50bps Hike as Expected

  • The Fed voted unanimously to raise rates by 50bps to 4.25 - 4.50%, in line with ours and market expectations.
  • The text reiterates the “ongoing increases” in the fed funds rate will be “appropriate”. The Fed’s forecast update has the central projection for the fed funds rate to end 2023 at 5.1% and 4.1% for 2024. They were 4.6% and 3.9% previously.

Fed Hawkishness Has Stemmed Some Concerns.

  • This relative “hawkishness” has stemmed concerns from the recent steep falls in Treasury yields and the dollar are undermining the Fed’s interest rate hikes by loosening financial conditions. It is the opposite of what the Fed wants to see as it addresses inflation.
  • And the Fed Chair emphasised that the bank wants to witness financial conditions “reflect the policy restraint that has been put in place”. Inflation is still well above target. Both the jobs market and wage pressure remain hot. And economic data suggests 4Q22 GDP would be decent after a healthy 2.9% growth rate in 3Q22.

No Commitment on Inflation Undershooting

  • Meanwhile the Fed is not willing to make a call on the scenario of inflation undershooting two consecutive times that have led us and the market to believe we are getting very close to the peak for interest rates, and rate cuts will soon be on the agenda.
  • The Fed is looking at a modest downturn in activity in 2023. The unemployment rate would rise to 4.6% from the current level of 3.7% with the economy continuing to expand at just 0.5% in 2023.

Expect a 50bps Hike in February

  • While the market may view inflation as being in its death throws, the Fed certainly does not. For the Fed to relax it will want to see substantial evidence that inflation is slowing, not just one or two months where core inflation has come in less than the market was expecting.
  • We now expect another 50bps hike in February 2023 is on the plate. But the Fed wants more evidence on the inflation environment. If there are more evidence of inflation easing, that could open the cards for a 25bps hike.

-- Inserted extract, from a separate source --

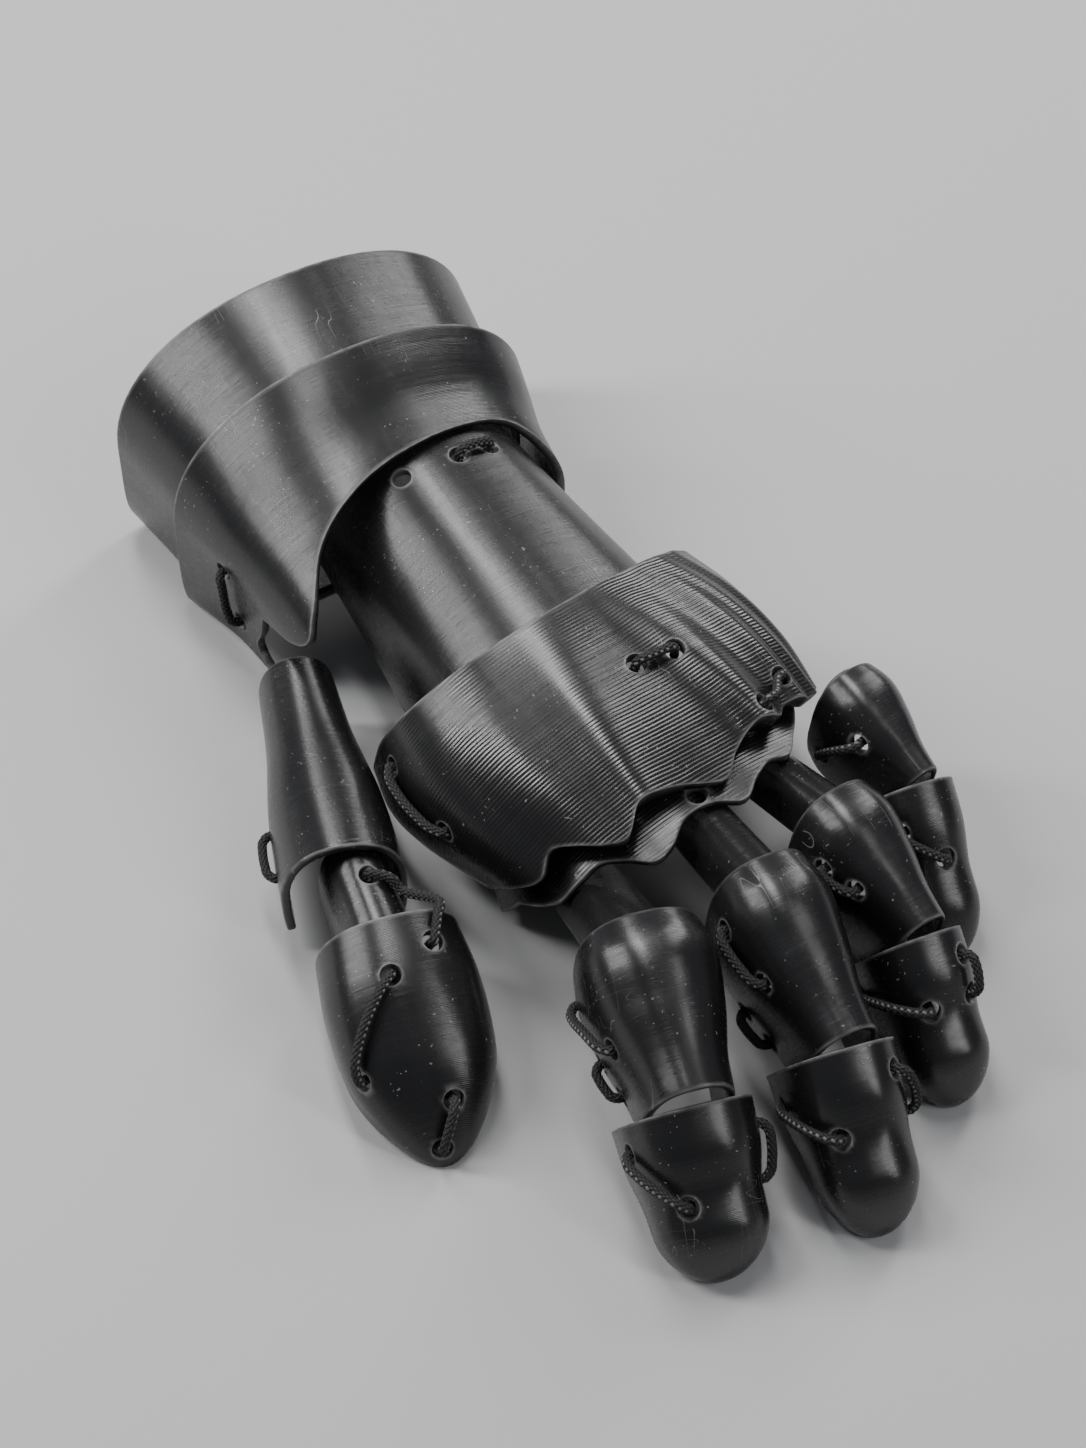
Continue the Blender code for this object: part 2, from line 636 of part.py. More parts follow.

Still Maintain a Pause View in 2Q23

  • Our view remains that the Fed will pause in 2Q23 and thereafter institute its first rate cut in 2H23. We believe the downturn will be more painful than the Fed is currently anticipating.
  • The recessionary forces will dampen price pressures which is heavily weighted to shelter and vehicles. They will facilitate a far faster drop in inflation readings. We are looking at 100bps cut in the 2H23 for now.